◆ What the task asks ◆
Print verbatim the opening line of the material and every subsequent line through the one containing "hide_parts(name)".

------------------------------------

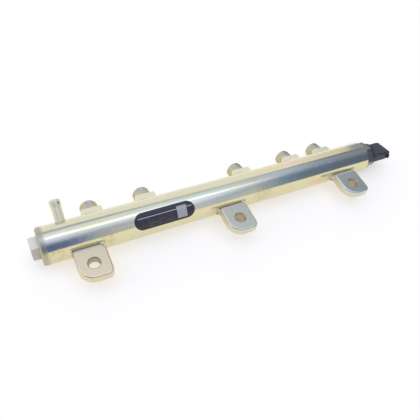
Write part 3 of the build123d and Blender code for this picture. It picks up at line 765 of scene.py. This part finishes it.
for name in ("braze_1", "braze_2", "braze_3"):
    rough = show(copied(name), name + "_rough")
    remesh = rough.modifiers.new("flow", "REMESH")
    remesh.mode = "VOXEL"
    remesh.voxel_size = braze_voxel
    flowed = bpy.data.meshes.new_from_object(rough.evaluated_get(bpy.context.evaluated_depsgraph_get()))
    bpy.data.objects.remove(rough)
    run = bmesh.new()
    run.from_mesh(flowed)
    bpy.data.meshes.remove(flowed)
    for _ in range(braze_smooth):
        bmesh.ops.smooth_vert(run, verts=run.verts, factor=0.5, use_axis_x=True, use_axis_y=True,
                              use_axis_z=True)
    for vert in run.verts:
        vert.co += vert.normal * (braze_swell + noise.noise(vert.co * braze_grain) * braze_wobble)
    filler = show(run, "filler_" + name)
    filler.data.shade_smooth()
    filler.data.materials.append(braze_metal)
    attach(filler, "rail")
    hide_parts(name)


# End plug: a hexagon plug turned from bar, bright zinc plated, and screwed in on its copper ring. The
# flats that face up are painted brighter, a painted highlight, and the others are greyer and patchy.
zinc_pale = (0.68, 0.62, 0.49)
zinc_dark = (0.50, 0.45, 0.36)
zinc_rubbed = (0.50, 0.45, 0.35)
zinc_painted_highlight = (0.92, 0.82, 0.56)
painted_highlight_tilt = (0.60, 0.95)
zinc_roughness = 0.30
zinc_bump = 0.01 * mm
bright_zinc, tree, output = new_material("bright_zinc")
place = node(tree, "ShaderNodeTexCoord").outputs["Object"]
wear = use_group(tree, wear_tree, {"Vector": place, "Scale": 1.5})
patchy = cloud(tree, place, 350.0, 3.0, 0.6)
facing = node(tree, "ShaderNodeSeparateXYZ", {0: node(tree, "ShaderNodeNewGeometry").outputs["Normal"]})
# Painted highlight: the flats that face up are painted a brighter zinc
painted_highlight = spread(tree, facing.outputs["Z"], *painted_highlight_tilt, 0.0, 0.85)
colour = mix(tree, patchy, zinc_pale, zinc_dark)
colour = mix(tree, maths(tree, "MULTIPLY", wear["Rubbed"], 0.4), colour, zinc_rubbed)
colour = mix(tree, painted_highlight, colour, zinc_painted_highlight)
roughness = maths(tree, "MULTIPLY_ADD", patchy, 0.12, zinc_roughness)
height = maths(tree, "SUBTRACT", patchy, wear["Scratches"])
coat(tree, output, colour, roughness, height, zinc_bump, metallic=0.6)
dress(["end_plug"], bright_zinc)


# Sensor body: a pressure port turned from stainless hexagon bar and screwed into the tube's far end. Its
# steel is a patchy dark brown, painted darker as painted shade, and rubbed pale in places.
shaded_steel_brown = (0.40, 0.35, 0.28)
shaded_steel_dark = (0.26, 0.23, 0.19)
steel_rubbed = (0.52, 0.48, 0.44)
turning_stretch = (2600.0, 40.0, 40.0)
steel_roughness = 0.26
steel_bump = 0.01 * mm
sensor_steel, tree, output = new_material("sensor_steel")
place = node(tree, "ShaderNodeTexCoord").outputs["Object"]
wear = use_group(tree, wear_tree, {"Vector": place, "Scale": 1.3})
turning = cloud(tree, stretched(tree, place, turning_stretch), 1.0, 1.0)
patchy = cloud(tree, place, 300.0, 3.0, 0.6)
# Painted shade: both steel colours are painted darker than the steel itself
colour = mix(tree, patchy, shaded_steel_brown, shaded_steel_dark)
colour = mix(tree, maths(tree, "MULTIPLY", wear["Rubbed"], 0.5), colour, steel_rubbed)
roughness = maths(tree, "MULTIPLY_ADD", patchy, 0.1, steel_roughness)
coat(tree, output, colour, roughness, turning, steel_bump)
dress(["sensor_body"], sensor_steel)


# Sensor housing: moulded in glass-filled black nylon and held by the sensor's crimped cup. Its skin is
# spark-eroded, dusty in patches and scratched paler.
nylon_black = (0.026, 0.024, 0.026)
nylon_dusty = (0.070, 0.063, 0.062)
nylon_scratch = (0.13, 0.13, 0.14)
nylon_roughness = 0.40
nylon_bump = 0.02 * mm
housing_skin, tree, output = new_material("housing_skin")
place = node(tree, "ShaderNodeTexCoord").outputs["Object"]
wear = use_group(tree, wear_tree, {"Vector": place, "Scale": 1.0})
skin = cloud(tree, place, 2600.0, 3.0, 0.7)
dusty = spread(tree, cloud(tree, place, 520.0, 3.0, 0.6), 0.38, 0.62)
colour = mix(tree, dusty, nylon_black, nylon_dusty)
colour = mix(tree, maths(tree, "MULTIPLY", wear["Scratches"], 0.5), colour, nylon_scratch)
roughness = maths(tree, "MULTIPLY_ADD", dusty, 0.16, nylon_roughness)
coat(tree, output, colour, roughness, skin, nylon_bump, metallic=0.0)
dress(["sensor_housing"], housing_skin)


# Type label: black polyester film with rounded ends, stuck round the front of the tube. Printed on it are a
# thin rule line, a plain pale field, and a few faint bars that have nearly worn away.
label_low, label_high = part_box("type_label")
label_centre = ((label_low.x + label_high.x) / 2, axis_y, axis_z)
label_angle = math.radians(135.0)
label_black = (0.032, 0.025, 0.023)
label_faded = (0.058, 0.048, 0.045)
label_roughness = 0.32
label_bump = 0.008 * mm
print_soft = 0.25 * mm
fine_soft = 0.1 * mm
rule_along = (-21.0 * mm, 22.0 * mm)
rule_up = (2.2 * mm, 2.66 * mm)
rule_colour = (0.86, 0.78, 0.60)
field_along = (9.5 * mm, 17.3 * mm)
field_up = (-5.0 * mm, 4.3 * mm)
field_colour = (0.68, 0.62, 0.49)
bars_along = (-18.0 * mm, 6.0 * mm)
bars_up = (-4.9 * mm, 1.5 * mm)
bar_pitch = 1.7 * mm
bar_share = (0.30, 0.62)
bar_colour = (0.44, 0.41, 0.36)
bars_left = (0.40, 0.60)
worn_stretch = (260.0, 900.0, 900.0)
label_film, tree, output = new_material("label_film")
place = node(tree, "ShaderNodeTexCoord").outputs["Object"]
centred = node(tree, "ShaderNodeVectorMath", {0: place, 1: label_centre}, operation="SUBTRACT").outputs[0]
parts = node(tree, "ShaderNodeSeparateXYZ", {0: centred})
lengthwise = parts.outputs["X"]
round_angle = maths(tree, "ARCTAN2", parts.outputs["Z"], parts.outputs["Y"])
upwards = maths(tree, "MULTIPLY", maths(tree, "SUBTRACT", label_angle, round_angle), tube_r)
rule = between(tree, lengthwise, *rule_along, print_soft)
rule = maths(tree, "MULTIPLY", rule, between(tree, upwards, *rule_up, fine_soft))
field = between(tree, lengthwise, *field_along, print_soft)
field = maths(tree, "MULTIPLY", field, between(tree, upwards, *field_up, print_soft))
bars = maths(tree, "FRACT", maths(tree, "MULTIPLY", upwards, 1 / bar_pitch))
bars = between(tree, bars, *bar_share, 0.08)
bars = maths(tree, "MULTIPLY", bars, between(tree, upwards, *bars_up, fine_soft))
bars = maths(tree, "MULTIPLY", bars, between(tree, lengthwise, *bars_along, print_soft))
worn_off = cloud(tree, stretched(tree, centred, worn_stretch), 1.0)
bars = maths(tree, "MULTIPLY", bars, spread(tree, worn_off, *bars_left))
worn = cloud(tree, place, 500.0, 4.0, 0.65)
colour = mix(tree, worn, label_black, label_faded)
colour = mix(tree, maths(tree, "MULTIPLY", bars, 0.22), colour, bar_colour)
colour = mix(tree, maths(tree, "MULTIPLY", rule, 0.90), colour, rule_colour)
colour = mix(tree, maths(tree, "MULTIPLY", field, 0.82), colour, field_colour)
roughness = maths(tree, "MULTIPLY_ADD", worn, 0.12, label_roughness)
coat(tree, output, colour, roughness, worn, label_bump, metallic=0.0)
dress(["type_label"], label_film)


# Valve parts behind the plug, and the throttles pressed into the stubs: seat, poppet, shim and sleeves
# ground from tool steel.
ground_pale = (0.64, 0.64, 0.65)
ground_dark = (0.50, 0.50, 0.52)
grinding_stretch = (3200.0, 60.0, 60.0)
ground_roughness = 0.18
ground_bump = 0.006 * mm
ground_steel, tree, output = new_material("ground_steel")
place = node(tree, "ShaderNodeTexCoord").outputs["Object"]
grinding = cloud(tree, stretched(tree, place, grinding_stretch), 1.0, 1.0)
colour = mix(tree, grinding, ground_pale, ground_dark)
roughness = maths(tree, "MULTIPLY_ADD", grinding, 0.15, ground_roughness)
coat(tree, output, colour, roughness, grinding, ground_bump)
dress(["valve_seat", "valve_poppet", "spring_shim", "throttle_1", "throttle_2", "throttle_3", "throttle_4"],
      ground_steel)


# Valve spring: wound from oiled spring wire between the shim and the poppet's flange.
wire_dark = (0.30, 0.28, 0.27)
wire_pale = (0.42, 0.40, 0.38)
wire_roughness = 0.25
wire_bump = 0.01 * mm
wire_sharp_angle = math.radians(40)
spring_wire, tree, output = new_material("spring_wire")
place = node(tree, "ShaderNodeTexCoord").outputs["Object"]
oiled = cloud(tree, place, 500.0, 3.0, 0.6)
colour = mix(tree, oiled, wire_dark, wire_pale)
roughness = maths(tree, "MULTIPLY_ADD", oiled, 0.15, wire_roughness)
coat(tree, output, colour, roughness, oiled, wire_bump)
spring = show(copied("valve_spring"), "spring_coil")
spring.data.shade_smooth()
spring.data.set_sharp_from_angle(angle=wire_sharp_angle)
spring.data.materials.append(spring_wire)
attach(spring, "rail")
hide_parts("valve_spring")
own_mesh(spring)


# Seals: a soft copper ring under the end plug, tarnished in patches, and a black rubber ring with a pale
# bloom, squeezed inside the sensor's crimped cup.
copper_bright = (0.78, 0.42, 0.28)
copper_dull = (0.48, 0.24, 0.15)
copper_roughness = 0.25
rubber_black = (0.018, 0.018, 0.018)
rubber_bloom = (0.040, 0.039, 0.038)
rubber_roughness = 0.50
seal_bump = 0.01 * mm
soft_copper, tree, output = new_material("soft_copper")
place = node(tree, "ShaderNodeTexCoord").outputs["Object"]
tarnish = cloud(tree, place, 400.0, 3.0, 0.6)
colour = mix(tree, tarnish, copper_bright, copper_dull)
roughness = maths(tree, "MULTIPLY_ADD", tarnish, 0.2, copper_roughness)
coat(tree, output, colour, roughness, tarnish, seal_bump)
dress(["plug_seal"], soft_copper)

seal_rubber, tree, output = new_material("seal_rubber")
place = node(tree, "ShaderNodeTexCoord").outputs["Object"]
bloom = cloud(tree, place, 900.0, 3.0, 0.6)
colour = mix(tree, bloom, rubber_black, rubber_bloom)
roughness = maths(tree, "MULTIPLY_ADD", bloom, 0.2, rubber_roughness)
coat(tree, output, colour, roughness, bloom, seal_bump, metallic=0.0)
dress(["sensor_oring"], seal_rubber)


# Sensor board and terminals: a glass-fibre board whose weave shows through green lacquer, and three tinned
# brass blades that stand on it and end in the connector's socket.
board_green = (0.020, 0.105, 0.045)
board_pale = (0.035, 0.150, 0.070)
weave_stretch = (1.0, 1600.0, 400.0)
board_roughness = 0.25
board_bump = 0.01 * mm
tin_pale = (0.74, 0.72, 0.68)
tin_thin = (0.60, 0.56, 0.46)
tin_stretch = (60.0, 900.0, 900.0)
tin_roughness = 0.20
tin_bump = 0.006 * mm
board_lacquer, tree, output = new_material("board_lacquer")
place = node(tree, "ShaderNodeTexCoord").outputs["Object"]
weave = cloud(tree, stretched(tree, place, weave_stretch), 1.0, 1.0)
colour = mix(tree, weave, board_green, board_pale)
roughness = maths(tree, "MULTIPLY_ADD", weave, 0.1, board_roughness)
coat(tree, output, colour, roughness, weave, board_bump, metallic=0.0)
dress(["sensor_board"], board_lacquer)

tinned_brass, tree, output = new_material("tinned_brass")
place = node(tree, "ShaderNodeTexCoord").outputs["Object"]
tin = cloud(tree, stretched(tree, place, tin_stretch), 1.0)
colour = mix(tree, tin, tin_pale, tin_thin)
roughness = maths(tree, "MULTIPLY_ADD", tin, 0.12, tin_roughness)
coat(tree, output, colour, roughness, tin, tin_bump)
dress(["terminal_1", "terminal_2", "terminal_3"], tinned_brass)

------------------------------------

◆ Solution to this exercise ◆
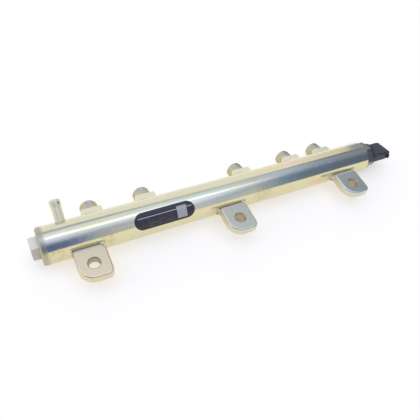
Write part 3 of the build123d and Blender code for this picture. It picks up at line 765 of scene.py. This part finishes it.
for name in ("braze_1", "braze_2", "braze_3"):
    rough = show(copied(name), name + "_rough")
    remesh = rough.modifiers.new("flow", "REMESH")
    remesh.mode = "VOXEL"
    remesh.voxel_size = braze_voxel
    flowed = bpy.data.meshes.new_from_object(rough.evaluated_get(bpy.context.evaluated_depsgraph_get()))
    bpy.data.objects.remove(rough)
    run = bmesh.new()
    run.from_mesh(flowed)
    bpy.data.meshes.remove(flowed)
    for _ in range(braze_smooth):
        bmesh.ops.smooth_vert(run, verts=run.verts, factor=0.5, use_axis_x=True, use_axis_y=True,
                              use_axis_z=True)
    for vert in run.verts:
        vert.co += vert.normal * (braze_swell + noise.noise(vert.co * braze_grain) * braze_wobble)
    filler = show(run, "filler_" + name)
    filler.data.shade_smooth()
    filler.data.materials.append(braze_metal)
    attach(filler, "rail")
    hide_parts(name)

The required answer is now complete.